Christmas day was always wonderful. I can’t remember the food we’d eat. I know it wasn’t your traditional Christmas food. It didn’t matter, though, because for that little bit of time all the people I loved were in one place. It’s probably why I now don’t care for Christmas traditions themselves. We could have McDonalds burgers, for all I care, and not open a single present. What makes Christmas for me is family gathering together to share a meal and have fun together. The two foods that we did always have was my great grandmothers Christmas pudding, which I hated but would eat to try and get money out of it, and my grandmothers trifle. I love that trifle, as does my uncle Allan. It’s probably the one food that makes Christmas, but that’s more for the tradition it’s become over here. Every year Allan will make the trifle, and we’ll stand over it, portioning it out to one another. I’ll say I’ll have that half, he’ll say he’ll have the other and the rest of them can have the crumbs leftover. Yet every year it will come to dessert and Allan will be too full for much trifle. It will be left at my house for us to finish over the next few days. While all other houses around the UK are having turkey with every meal, I’m eating trifle for breakfast, lunch and dinner, trying to finish it before it goes off.
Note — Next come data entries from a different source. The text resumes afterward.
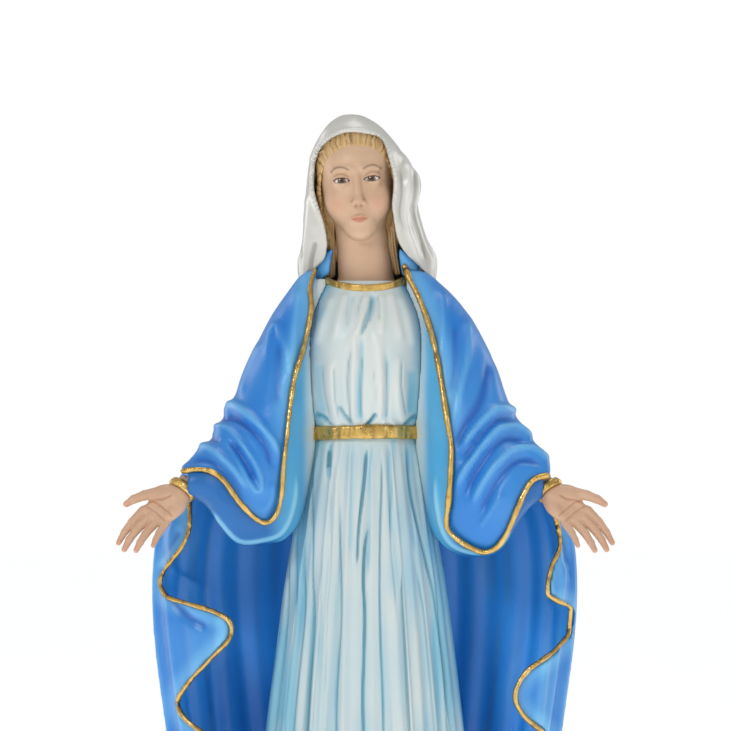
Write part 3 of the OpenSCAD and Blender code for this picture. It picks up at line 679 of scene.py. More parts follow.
FOLDS = [
    # over her right arm
    ([(-19.2, 249.3), (-20.4, 237.9), (-21.3, 228.3), (-21.6, 221)], 1.0, 1.3, 1.6),
    ([(-28.6, 226), (-28, 233), (-26.1, 236.4), (-24, 231), (-22.5, 224.7), (-22.2, 219)], 1.0, 0.9, 0.9),
    ([(-25.4, 232), (-25.6, 222), (-25.8, 212)], -0.9, 1.6, 1.6),
    ([(-30.3, 231.9), (-34.8, 222.9), (-36.6, 215)], 0.9, 1.1, 1.1),
    ([(-43.5, 209.5), (-41.7, 211.5), (-39, 212.7), (-35.4, 210.9), (-31.8, 207.9), (-28.8, 204.3),
      (-26.4, 200.7), (-24.2, 194)], 1.7, 1.1, 1.9),
    ([(-44, 207.5), (-39, 209), (-35, 206.8), (-31, 203.4), (-28.4, 199), (-26.8, 193)], -1.5, 1.3, 1.1),
    ([(-48, 203.2), (-46.5, 204.7), (-43.8, 206.1), (-40.2, 205.5), (-37.2, 202.5), (-34.8, 199.5),
      (-31.8, 194.7),
      (-30.3, 190.5), (-30.3, 187.5), (-31.8, 186.9), (-33.6, 189.3), (-35.4, 192.9), (-37.8, 197.1),
      (-40.8, 201.3)], 1.3, 0.9, 0.9),
    ([(-39.5, 202.6), (-36.4, 198), (-33.6, 193.4), (-32, 190)], -1.5, 1.0, 1.0),
    ([(-53, 196.4), (-51.6, 198.1), (-48.6, 200.1), (-45, 199.5), (-41.4, 196.5), (-38.4, 193.5),
      (-36, 189.9),
      (-33.6, 185.8)], 1.6, 1.0, 1.5),
    ([(-52, 195), (-48, 196.6), (-44, 195.4), (-40.4, 192.4), (-37.4, 188.6), (-35, 184)], -1.1, 1.1, 1.0),
    ([(-50, 202), (-46, 202.6), (-42, 202)], -1.2, 0.9, 0.9),
    ([(-26.6, 190), (-27.6, 184), (-30, 180.4)], 0.8, 1.2, 1.2),
    # over her left arm
    ([(22.5, 247.5), (22.6, 237.9), (22.4, 229)], 0.9, 1.2, 1.3),
    ([(19.5, 254), (22, 253.6), (24.9, 251.7), (27.6, 248.1)], -1.2, 0.8, 0.8),
    ([(29.7, 240), (29.9, 232), (29.4, 225.9), (27.3, 216.3), (25.5, 205)], 1.2, 1.4, 1.4),
    ([(26.4, 238), (26.2, 226), (24.9, 215)], -0.9, 1.4, 1.4),
    ([(36.3, 228), (35.1, 218.7), (32.7, 212.1), (28.5, 206.1), (26.1, 199)], -1.4, 1.5, 1.5),
    ([(44, 209.6), (42.9, 210.9), (38.7, 211.5), (35.1, 209.1), (30.9, 204.3),
      (26.7, 198.5)], 1.6, 1.5, 1.1),
    ([(44, 207.6), (39.4, 208.4), (35.4, 205.6), (31.2, 200.8), (27.6, 195.4)], -1.3, 1.1, 1.2),
    ([(48.4, 201.8), (47.1, 203.6), (43.5, 206.1), (38.7, 205.5), (35.1, 201.9), (31.5, 197.1),
      (27.9, 191.7),
      (26.1, 186)], 1.6, 1.4, 1.1),
    ([(48, 200.8), (43.4, 202.8), (38.6, 201.4), (34.6, 197), (31, 191), (28.4, 185)], -1.4, 1.1, 1.1),
    ([(53, 195.4), (51.9, 196.9), (48.3, 199.5), (43.5, 199.5), (39.9, 197.1), (36.3, 192.9), (32.7, 186.9),
      (30.1, 181)], 1.6, 1.4, 1.1),
    ([(52, 194.6), (47.4, 196.4), (43, 195.6), (39, 191.4), (35.4, 185.4), (33, 179.6)], -1.3, 1.1, 1.1),
    ([(39.9, 187), (36.3, 180.9), (32.7, 175.4)], 0.9, 1.0, 1.0),
    # swallow-tailed ends under the wrists
    ([(-60.5, 167), (-55, 160.5), (-48, 157)], 1.0, 1.4, 1.4),
    ([(-58, 155), (-52, 149.6), (-46, 146)], -1.2, 1.3, 1.3),
    ([(-54, 176), (-58, 169), (-60.5, 160)], -0.9, 1.4, 1.4),
    ([(59.5, 166), (57, 158), (55, 150)], 1.0, 1.4, 1.4),
    ([(55, 178), (58.5, 170), (60, 160)], -0.9, 1.4, 1.4),
]


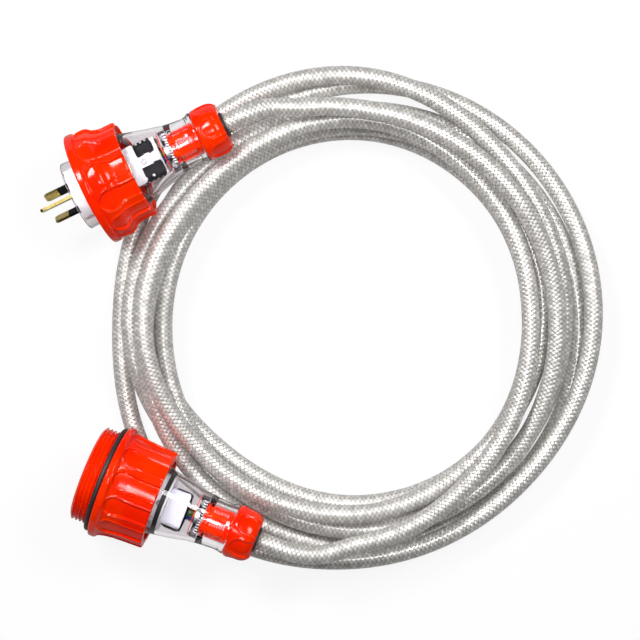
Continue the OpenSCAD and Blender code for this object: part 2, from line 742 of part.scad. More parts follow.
module socket_terminal_cover() {
    color([0.9, 0.91, 0.95]) lay_socket() translate([0, 0, cover_z0]) difference() {
        intersection() {
            rounded(cover_x, cover_y, cover_len, 2.5);
            translate([-cover_x - 1, 0, cover_len / 2]) rotate([0, 90, 0])
                rounded(cover_len / 2, cover_y, 2 * cover_x + 2, 2);
        }
        block([-cover_x + 1.2, -cover_y + 1.2, -1], [cover_x - 1.2, cover_y - 1.2, cover_len - 1.5]);
        translate([0, 0, cover_len - 3]) cylinder(r = 7.5, h = 5);
    }
}

module socket_terminal_screws() {
    color(steel) lay_socket() at_socket_screws() translate([0, 0, fit]) grub_screw(2.5);
}

module socket_body_outline() {
    z = socket_nut_z;
    s = shell_len;
    polygon([
        [cavity_r - fit, rear_flange_z0], [cavity_r - fit, s - 1.6], [20.6, s - 1.6], [19.4, s + 1.5],
        [18.7, s + 6], [17.5, s + 13], [16.4, s + 18], [15.4, z - 22], [14.6, z - 15],
        [14, z - 6.3], [14.2, z - 3.6], [14.7, z - 2], [14.8, z - 1.4], [14.8, z - 0.3],
        [spigot_r, z - 0.3], [spigot_r, z + spigot_len], [spigot_bore_r, z + spigot_len],
        [spigot_bore_r, z - 13.5], [15 - wall, z - 17], [15.4 - wall, z - 22], [16.4 - wall, s + 18], [17.5 - wall, s + 13],
        [18.7 - wall, s + 6], [19.4 - wall, s + 1.5], [insert_block_r + 0.3, s - 1.6],
        [insert_block_r + 0.3, rear_flange_z0]]);
}

assembly_r = 20.6;
module at_assembly_screws() {
    for (i = [0:3]) rotate([0, 0, 45 + 90 * i]) translate([assembly_r + 1.6, 0, 0]) children();
}

module socket_rear_body() {
    color(clear) lay_socket() difference() {
        rotate_extrude($fn = 96) socket_body_outline();
        at_assembly_screws() translate([0, 0, rear_flange_z0 - 1]) cylinder(r = 1, h = 9, $fn = 24);
    }
}

module socket_body_seal() {
    color(black) lay_socket()
        tube_part(cavity_r - fit, insert_block_r + 0.4, rear_flange_z0 - 2.2, rear_flange_z0 - fit);
}

module socket_assembly_screws() {
    color(steel) lay_socket() at_assembly_screws() {
        translate([0, 0, rear_flange_z0 + fit]) cylinder(r = 0.9, h = 3.2, $fn = 24);
    }
}

module socket_active_core() {
    color([0.55, 0.27, 0.12]) lay_socket()
        core([line_x, line_y], core_place(60), socket_block_z1, socket_sheath_z0);
}

module socket_neutral_core() {
    color([0.1, 0.3, 0.75]) lay_socket()
        core([line_x, -line_y], core_place(-60), socket_block_z1, socket_sheath_z0);
}

module socket_earth_core() {
    color([0.3, 0.65, 0.2]) lay_socket()
        core([-earth_core_x, 0], core_place(180), socket_block_z1, socket_sheath_z0);
}

socket_clamp_z = socket_sheath_z0 + clamp_gap;
module socket_cord_clamp() {
    color(black) lay_socket() cord_clamp(socket_clamp_z, clamp_r);
}

module socket_clamp_screws() {
    color(steel) lay_socket() clamp_screws(socket_clamp_z);
}

module socket_collet() {
    color(orange) lay_socket() collet(socket_clamp_z + clamp_len + clamp_gap, socket_nut_z - fit);
}

module socket_grommet() {
    color(black) lay_socket() grommet(socket_nut_z, socket_exit);
}

module socket_slip_washer() {
    color(steel) lay_socket() slip_washer(socket_nut_z);
}

module socket_gland_nut() {
    color(orange) lay_socket() gland_nut(socket_nut_z, 0);
}

module socket_sheath_tail() {
    color(braid) lay_socket() sheath_tail(socket_sheath_z0, socket_exit);
}

// ---- cable ----
module cord_plug_end() {
    dir = axis_dir(plug_heading, plug_tilt);
    p = coil_route();
    route = lead(plug_origin + plug_exit * dir, dir, p[0], unit(p[1] - p[0]));
    color(braid) tube(route, cable_r, lead_sides);
    echo(plug_end_length = route_len(route));
}

module cord_coil() {
    route = coil_route();
    color(braid) tube(route, cable_r, coil_sides);
    echo(coil_length = route_len(route), least_gap = least_gap(route));
}

module cord_socket_end() {
    dir = axis_dir(socket_heading, socket_tilt);
    p = coil_route();
    n = len(p);
    route = lead(socket_origin + socket_exit * dir, dir, p[n - 1], unit(p[n - 2] - p[n - 1]));
    color(braid) tube(route, cable_r, lead_sides);
    echo(socket_end_length = route_len(route));
}

plug_body();
plug_locking_ring();
plug_insert();
plug_earth_pin();
plug_line_pins();
plug_pin_sleeves();
plug_terminals();
plug_terminal_shrouds();
plug_terminal_screws();
plug_active_core();
plug_neutral_core();
plug_earth_core();
plug_cord_clamp();
plug_clamp_screws();
plug_collet();
plug_grommet();
plug_slip_washer();
plug_gland_nut();
plug_face_gasket();
plug_ring_retainer();
plug_sheath_tail();
socket_front_shell();
socket_o_ring();
socket_insert();
socket_contacts();
socket_terminals();
socket_terminal_cover();
socket_terminal_screws();
socket_rear_body();
socket_body_seal();
socket_assembly_screws();
socket_active_core();
socket_neutral_core();
socket_earth_core();
socket_cord_clamp();
socket_clamp_screws();
socket_collet();
socket_grommet();
socket_slip_washer();
socket_gland_nut();
socket_sheath_tail();
cord_plug_end();
cord_coil();
cord_socket_end();
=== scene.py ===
# %% [markdown]
# # A shore power lead
# Five metres of round cable, screened with galvanised wire under a clear sheath, lie in a loose coil.
# One end carries an orange and clear plug with a captive locking ring, and the other a threaded
# socket. The rigid parts come ready made from a CAD model, in metres, with +Z up. This notebook gives
# them their finish, and makes the parts whose shape needs more than flat facets: the cable, the
# moulded grips, the clear housings and the ribbed collets.

# %% Load the frame
import math

import bmesh
import bpy
import numpy as np
from mathutils import Matrix, Vector


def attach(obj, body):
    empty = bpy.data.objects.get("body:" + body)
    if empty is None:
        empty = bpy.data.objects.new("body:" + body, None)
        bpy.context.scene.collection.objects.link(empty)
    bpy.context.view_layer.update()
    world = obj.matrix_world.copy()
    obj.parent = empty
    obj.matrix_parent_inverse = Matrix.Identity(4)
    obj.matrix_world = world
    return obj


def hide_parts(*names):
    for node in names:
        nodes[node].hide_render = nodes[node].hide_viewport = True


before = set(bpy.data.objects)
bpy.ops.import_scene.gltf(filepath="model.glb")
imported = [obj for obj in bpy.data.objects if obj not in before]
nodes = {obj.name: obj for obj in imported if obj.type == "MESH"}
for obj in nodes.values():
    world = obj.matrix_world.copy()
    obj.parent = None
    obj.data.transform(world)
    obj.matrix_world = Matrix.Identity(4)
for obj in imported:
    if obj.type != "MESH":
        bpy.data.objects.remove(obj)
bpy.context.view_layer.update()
MM = 0.001

# %% [markdown]
# ## The camera
# The lead lies on a table and the camera looks straight down on it from 1.4 metres. A long lens keeps
# the perspective gentle: 374 mm of table fill the frame, so the focal length follows from the sensor.

# %% Camera
SENSOR_WIDTH = 36
CAMERA_HEIGHT = 1.4
VIEW_WIDTH = 0.3744
VIEW_CENTRE = (0.09496, 0.00707)


def show(name, data):
    """Puts a camera, a lamp or a mesh into the scene."""
    item = bpy.data.objects.new(name, data)
    bpy.context.collection.objects.link(item)
    return item


camera_data = bpy.data.cameras.new("overhead_camera")
camera_data.sensor_width = SENSOR_WIDTH
camera_data.lens = SENSOR_WIDTH * CAMERA_HEIGHT / VIEW_WIDTH
camera = show("overhead_camera", camera_data)
camera.location = (*VIEW_CENTRE, CAMERA_HEIGHT)
bpy.context.scene.camera = camera
bpy.context.scene.view_settings.view_transform = "Standard"
print("focal length", round(camera_data.lens, 2), "mm")

# %% [markdown]
# ## Where the two connectors lie
# Each connector has an axis of its own. Its pieces are easiest to describe along that axis, in
# millimetres from the front face (z = 0) to the cable, with -X upwards and +Y to the left. One matrix
# for each connector lays them on the table: a turn to the heading, a small upward tilt, and a shift.
# The plug stands on the rim of its ring, and the socket's shell rests just above one strand of cable.
# The cable of the CAD model has six sides and lies on a flat, so its middle is `floor_z` high.

# %% Placement
CABLE_R = 5.4
floor_z = CABLE_R * math.cos(math.radians(30))
PLUG_SPOT = (-44.34, 77.66)
PLUG_HEADING = 25.4
PLUG_TILT = 4.6
RING_RIM_R = 33.5
RIM_REST_Z = 9.6
SOCKET_SPOT = (-37.04, -79.64)
SOCKET_HEADING = -21.5
SOCKET_TILT = 3.0
SHELL_LEN = 44.0
SHELL_REAR_R = 28.6
SHELL_REST_Z = SHELL_LEN - 4
AIR_UNDER_SHELL = 0.5


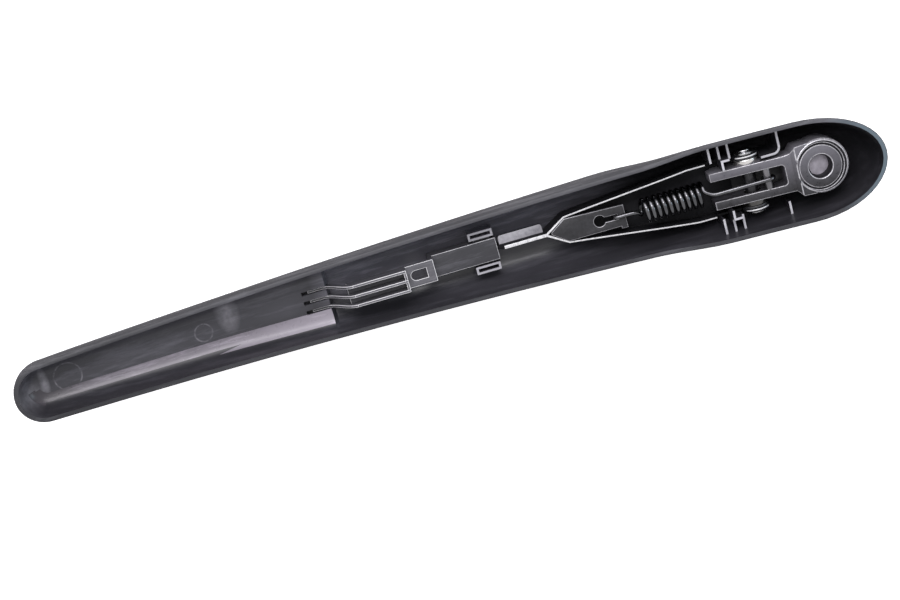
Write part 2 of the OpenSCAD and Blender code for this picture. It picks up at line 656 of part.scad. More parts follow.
module mounting_head() {
    ear_in = clevis_half - ear_t;
    soft = 0.8;
    color(casting) difference() {
        union() {
            difference() {
                union() {
                    translate([hub_shift, 0, 0]) rotate_extrude()
                        polygon([[0, hub_bottom], [hub_r - soft, hub_bottom], [hub_r, hub_bottom + soft],
                            [hub_r, mouth_z - 0.3 - soft], [hub_r - soft, mouth_z - 0.3], [0, mouth_z - 0.3]]);
                    translate([0, 0, hub_bottom + soft / 2]) linear_extrude(mouth_z - 0.5 - hub_bottom - soft / 2)
                        polygon([[-slot_end, clevis_half], [-12.2, clevis_half + 0.3], [-9.9, hub_r - 1.1],
                                 [-4, hub_r - 0.7], [-4, 0.7 - hub_r], [-9.9, 1.1 - hub_r],
                                 [-12.2, -clevis_half - 0.3], [-slot_end, -clevis_half]]);
                }
                side_slab(-big / 2, big / 2)
                    polygon([[-10.2, mouth_z - 0.4], [-12.2, ear_top], [-big, ear_top], [-big, big], [-10.2, big]]);
                translate([0, 0, mouth_z - groove_d]) cylinder(r = land_r + groove_w, h = big);
            }
            translate([0, 0, hub_bottom + 1]) cylinder(r = land_r, h = mouth_z - hub_bottom - 1);
            side_slab(-clevis_half, clevis_half) {
                polygon([[-12.2, ear_top], [-slot_end, ear_top], [-ear_end, ear_top - ear_fall],
                         [-ear_end, -ear_low + 3], [-ear_end + 3, -ear_low], [-38, -ear_low],
                         [-pivot_x, pivot_z - ear_round], [-pivot_x + 4, pivot_z - 5.9],
                         [-slot_end, hub_bottom + soft / 2], [-12.2, hub_bottom + soft / 2]]);
                translate([-pivot_x, pivot_z]) circle(ear_round);
            }
        }
        translate([-slot_end - big, -ear_in, -big / 2]) cube([big - 1.5, 2 * ear_in, big]);
        translate([-slot_end - 2, -ear_in + 1.5, -big / 2]) cube([2, 2 * ear_in - 3, big]);
        for (side = [-1, 1])
            translate([-slot_end - 1.5, side * (ear_in - 1.5), -big / 2]) cylinder(r = 1.5, h = big);
        translate([0, 0, mouth_z - socket_depth]) cylinder(r = socket_r, h = big);
        translate([0, 0, mouth_z - mouth_taper])
            cylinder(r1 = socket_r, r2 = mouth_r, h = mouth_taper);
        at_pivot() bar_y(bush_r + seat_gap, -big / 2, big / 2);
        at_anchor() bar_y(anchor_r + seat_gap, -big / 2, big / 2);
    }
}

module pivot_pin() {
    tip_end = ret_half + ring_t + 1.3;
    color(steel) at_pivot() difference() {
        union() {
            bar_y(pin_r, -ret_half - 0.1, tip_end);
            bar_y(pin_head_r, -ret_half - seat_gap - pin_head_t, -ret_half - seat_gap);
        }
        difference() {
            bar_y(pin_r + 1, ret_half + seat_gap, ret_half + ring_t + 3 * seat_gap);
            bar_y(pin_r - 0.4, 0, big);
        }
    }
}

// A bush set in one ear of the clevis, with a collar outside the ear
module bush(side) {
    inner = clevis_half - ear_t;
    low = side > 0 ? inner : -clevis_half - collar_len;
    collar = side > 0 ? clevis_half + seat_gap : -clevis_half - collar_len;
    at_pivot() difference() {
        union() {
            bar_y(bush_r, low, low + ear_t + collar_len);
            bar_y(collar_r, collar, collar + collar_len - seat_gap);
        }
        bar_y(pin_r + run_gap, -big / 2, big / 2);
    }
}

module washer(side) {
    thick = ret_in - seat_gap - washer_in;
    low = side > 0 ? washer_in : -washer_in - thick;
    at_pivot() difference() {
        bar_y(collar_r + 0.3, low, low + thick);
        bar_y(pin_r + run_gap, -big / 2, big / 2);
    }
}

module pivot_bush_upper() {
    color(brass) bush(1);
}

module pivot_bush_lower() {
    color(brass) bush(-1);
}

module washer_upper() {
    color(black) washer(1);
}

module washer_lower() {
    color(black) washer(-1);
}

module retaining_ring() {
    color(steel) at_pivot() difference() {
        bar_y(ring_r, ret_half + 2 * seat_gap, ret_half + 2 * seat_gap + ring_t);
        bar_y(pin_r - 0.4 + seat_gap, 0, big);
    }
}

module spring_pin() {
    color(steel) at_anchor() bar_y(anchor_r, -clevis_half - 0.2, clevis_half + 0.2);
}

arm_shell();
retainer();
hook_plate();
blade_lever();
tension_spring();
mounting_head();
pivot_pin();
pivot_bush_upper();
pivot_bush_lower();
washer_upper();
washer_lower();
retaining_ring();
spring_pin();
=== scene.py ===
import bpy
import bmesh
import json
import math
from mathutils import Vector, Matrix
from mathutils.bvhtree import BVHTree

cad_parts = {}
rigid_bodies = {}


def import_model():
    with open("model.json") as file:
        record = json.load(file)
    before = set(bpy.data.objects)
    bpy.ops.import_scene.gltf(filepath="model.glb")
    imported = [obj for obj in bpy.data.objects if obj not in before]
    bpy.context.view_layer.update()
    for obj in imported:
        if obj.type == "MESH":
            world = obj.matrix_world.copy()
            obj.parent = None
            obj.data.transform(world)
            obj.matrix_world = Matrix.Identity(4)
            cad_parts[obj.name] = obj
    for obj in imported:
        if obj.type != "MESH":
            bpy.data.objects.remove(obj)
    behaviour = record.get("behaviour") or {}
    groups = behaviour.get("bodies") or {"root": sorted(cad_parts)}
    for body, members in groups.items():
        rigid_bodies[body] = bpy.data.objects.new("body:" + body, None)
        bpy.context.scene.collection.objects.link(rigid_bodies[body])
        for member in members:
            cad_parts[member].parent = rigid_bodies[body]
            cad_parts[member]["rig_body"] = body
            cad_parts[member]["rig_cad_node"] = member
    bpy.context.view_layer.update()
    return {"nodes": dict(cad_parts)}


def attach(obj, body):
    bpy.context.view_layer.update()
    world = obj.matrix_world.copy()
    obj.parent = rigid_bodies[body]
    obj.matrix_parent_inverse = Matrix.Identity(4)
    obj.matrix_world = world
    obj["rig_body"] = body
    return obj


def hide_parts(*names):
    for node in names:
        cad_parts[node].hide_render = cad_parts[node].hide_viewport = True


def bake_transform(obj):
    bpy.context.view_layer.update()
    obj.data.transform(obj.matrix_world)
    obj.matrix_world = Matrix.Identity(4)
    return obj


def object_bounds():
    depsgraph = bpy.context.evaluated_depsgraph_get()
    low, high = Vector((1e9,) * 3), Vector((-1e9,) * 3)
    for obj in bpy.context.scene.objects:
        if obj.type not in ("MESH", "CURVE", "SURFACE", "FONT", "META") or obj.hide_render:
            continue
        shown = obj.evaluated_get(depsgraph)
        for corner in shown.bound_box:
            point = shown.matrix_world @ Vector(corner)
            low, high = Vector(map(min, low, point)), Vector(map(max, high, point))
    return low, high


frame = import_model()
MM = 0.001
NODES = frame["nodes"]
scene = bpy.context.scene


# ---------- node helpers
X, Y = 0, 1
MIX_A, MIX_B, MIX_OUT = 6, 7, 2  # the colour sockets of a Mix node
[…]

For two weeks every year I was an only child. My parents would head back to Cape Town with Alistair, come up again on New Year’s and then again on my birthday, when I’d then either go home with them or go home with my grandparents a few days later. It was wonderful. I’d run around the camp site with my cousins and second cousins, playing games late into the night, always barefooted. We were allowed to roam free, with the adults knowing that there was always someone nearby who could keep an eye on us. The only place we weren’t allowed to go on our own was the beach, but since someone would take us down there once a day we didn’t really miss that. We made up games and played some old ones. I got to stay up later than I was normally allowed, eat bubble gum and live a wild, grubby existence. It was wonderful. On New Year’s Eve more family would come up for the night and camp. We’d have a potjie (a cast iron pot put over the fire that makes the most delicious stews) and Granddad would get out his guitar and everyone would sing. They would celebrate two New Year’s: the South African and the Scottish, a tradition going back longer than my grandparents. The children would often fall asleep long before then, but if we didn’t no one made us go to bed. The next day Granddad would wake up earlier than everyone else and wake them up with a cup of tea or coffee, even if they weren’t ready to wake up. Then we’d all have a champagne breakfast, with the children having champagne and orange juice mixed together.